LSTM is a type of recurrent neural network that is widely used in natural language processing, speech recognition, and other applications where sequential data is important. LSTMs are particularly effective at capturing long-term dependencies in sequences of data, which can be challenging for other types of neural networks.
Navigating the jargon associated with the components of LSTM networks can be daunting, even for those familiar with neural networks. Terms like “cell,” “layer,” “unit,” and “neuron” are often thrown around without a clear explanation of their meaning and purpose. However, understanding these components is crucial for building and fine-tuning LSTM models. So what exactly are these terms, and how do they benefit the network?
🌟 “unit” = “neuron”
🌟 “cell” = a collection of “neurons”
🌟 “layer” = a stack of “cells”
An LSTM Neuron
The colah blog shows the core idea behind LSTMs, nicely illustrating the 4 gates inside an LSTM neuron.

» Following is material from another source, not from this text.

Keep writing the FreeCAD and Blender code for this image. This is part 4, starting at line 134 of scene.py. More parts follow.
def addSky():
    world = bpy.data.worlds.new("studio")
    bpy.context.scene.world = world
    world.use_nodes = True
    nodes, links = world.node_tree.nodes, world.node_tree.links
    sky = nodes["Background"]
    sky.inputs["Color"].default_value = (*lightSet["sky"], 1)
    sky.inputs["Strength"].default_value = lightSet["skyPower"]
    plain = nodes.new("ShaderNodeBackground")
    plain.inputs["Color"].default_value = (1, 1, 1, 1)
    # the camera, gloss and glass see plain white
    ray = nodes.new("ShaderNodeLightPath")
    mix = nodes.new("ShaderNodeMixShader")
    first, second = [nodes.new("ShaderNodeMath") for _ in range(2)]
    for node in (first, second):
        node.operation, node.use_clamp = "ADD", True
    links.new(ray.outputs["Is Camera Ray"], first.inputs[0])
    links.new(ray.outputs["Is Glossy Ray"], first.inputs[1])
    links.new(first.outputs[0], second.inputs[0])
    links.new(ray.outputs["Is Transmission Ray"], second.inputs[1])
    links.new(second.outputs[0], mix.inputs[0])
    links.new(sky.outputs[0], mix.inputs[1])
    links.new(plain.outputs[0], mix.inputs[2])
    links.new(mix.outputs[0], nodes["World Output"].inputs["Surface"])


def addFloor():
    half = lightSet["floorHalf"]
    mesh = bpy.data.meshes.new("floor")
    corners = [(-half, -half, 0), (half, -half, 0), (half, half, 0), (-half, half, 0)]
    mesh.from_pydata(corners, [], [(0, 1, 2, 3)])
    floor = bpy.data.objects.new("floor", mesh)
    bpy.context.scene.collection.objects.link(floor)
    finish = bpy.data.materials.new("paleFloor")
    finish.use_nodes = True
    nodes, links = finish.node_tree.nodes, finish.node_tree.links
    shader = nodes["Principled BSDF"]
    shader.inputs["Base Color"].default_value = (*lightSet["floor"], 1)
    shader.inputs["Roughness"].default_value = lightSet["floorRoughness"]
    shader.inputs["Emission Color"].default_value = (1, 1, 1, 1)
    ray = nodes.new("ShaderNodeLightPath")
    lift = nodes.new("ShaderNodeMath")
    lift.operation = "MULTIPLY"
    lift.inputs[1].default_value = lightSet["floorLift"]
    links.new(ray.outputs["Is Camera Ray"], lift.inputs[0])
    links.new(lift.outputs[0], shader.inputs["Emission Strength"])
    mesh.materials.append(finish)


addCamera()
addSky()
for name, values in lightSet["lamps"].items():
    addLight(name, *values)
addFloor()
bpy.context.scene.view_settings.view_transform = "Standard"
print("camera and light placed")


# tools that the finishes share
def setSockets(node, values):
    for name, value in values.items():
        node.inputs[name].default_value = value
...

Fig. 1. LSTM neuron. (Image source: colah blog)
The number of units defines the dimension of the hidden states, which is the same as that of the cell state.
Let $h$ denote the length of hidden states – the number of hidden units, which is called hidden_size in PyTorch and num_units in Tensorflow.
An LSTM Cell
Here is an example LSTM cell that contains $h=2$ LSTM neurons.

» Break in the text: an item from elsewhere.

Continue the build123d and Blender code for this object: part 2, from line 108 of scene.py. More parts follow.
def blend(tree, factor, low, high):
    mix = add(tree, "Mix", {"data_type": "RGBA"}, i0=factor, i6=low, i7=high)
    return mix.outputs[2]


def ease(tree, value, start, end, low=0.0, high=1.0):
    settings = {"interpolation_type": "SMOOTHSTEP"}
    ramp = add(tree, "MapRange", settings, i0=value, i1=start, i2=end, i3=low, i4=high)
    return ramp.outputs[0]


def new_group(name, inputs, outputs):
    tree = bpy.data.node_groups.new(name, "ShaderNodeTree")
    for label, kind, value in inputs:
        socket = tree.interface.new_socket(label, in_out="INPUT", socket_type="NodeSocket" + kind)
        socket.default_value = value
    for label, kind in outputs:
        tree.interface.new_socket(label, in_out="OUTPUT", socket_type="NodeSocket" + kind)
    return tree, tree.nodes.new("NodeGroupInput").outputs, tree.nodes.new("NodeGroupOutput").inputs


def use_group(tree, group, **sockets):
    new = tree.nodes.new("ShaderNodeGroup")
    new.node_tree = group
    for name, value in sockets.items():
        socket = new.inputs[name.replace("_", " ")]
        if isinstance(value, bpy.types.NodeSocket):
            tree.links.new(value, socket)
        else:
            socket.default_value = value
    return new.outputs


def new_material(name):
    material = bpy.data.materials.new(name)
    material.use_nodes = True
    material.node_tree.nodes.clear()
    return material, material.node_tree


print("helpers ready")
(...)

Fig. 2. LSTM cell. (Image source: Raimi Karim)
The 4 gates in an LSTM neuron suggest that an LSTM neuron has 4 feed-forward neural networks. If we have a sample input of feature size $i$ (e.g., $i=3$ in Fig. 2), we concatenate the sample input with the hidden state and then pass them ($i+h$) together to the gates. The number of parameters in this LSTM cell can be calculated as: $$ 4 \times [h(h+i) + h] $$
The “layer” is a collection of cells that are stacked on top of each other to form the architecture of the network.
So take on the challenge and unlock the full potential of LSTMs!